My sincere thanks goes to Pete Willbraham of Pearl Green Engineering who had seen me race at Mallory Park earlier in the season on my own aging machine. Afterwards he went out and bought me a race kitted RS Honda 125 for me to race for the rest of the season and continues to sponsor me now. It's impossible for any rider to have success without the right kind of help and backing.
As a 'new name on the block' has the attitude of spectators, riders, sponsors etc. towards you changed at all?
I feel that in general maybe I am more respected and my name is more widely known. If I ring someone for sponsorship/help these days they recognise the name rather than saying 'James who?' The attitude of other riders hasn't greatly differed, but people do ask me a lot more questions/advice than they ever used to.
What advice would you pass on to a newcomer to the T.T Course?
Never put your self under pressure. A rider should do the T.T. for himself and no one else. Relax and enjoy yourself, in my experience the good times will only come when this happens. You will only learn anything at the T.T. when you feel relaxed and comfortable, trying to do too much too soon never works and puts you and other riders in danger. Just enjoy it for what it is and you will feel that special buzz that only competing in a T.T. Race can give you.
What would your ideal T.T. Race Programme be?
Generally I think that the race program needs little alteration although it is a great shame that the 250s no longer have a race of their own, and of course I think that the 125s should also be started in front of the 400cc machinery. From my own experience last year I found that it is very difficult for even a fast 125 to pass a slow 400 mid corner, but it would surely be much easier and safer for a fast 400 to pass a slower 125 on a straight. Last year I found myself caught up in a lot of traffic (slower cornering 400's) where passing was difficult and this could possibly have cost me my win. A 125 carries much more corner speed than many of the larger machines and I found myself losing valuable seconds on more than one occasion.
What are your views on using transponders at the T.T.?
Personally I believe transponders should have been phased in years ago to prevent timing irregularities. The racing gets closer and closer every year and it's the only fair way to do it. I hope that the transponders are used to their full potential providing sector times, etc. for teams and riders for improving performance and therefore not just benefiting the organisers. The only downside to the introduction this year is that the riders have to purchase a transponder for each machine themselves. At around £170 per machine it is a massive expense especially for a team racing on a small budget; any travel money/start money earned is immediately used up.
What does a man like James Crumpton need to get him through the 2003 season?

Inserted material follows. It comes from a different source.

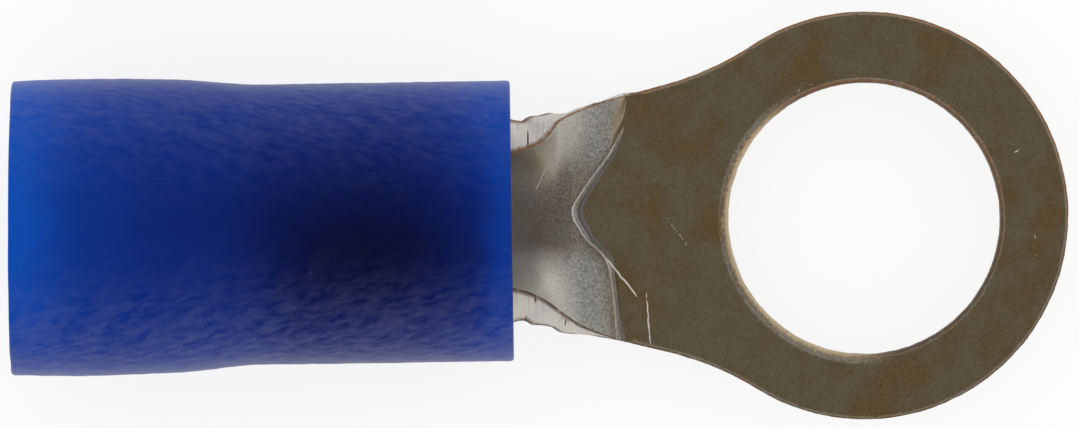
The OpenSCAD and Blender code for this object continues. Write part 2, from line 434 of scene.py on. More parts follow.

The list could be endless (and probably is), but a race van is at the very top of my priority list at the moment and needed urgently, so anyone out there who thinks they might be able to help, please do!
On a more serious note I wouldn't be where I am today if it wasn't for my friends and family, specifically my Mum and Dad, girlfriend Penny, and sponsor Pete Willbraham, who have been of great support to me, particularly over recent months. I owe thanks to them all and hope that they continue to support me as they always have done.
Where can we expect to see James Crumpton in 2003?
Due to a knock to the head sustained off of the racing track towards the end of 2002 my racing season will not be starting too early in the season. In September last year I was found to have a blood clot on my brain and unbelievably given just one hour to live! My main focus throughout my ordeal was getting back to race at T.T.2003 and I believe that it was this which aided me in my amazingly quick recovery.
Throughout the winter months I have been getting myself back to full fitness ready to be back on the track as soon as possible, my main aim of course being the T.T. This year I am hoping to compete on a number of bikes yet to be confirmed.
The Irish Championships are also important to me where I will be racing the 125 and the 250 in the Gary Dynes Championship, both bikes being provided by Pete Willbraham. The S100, Aberdare, the UGP and possibly the last Scarborough meeting are all on my 'to do' list as well.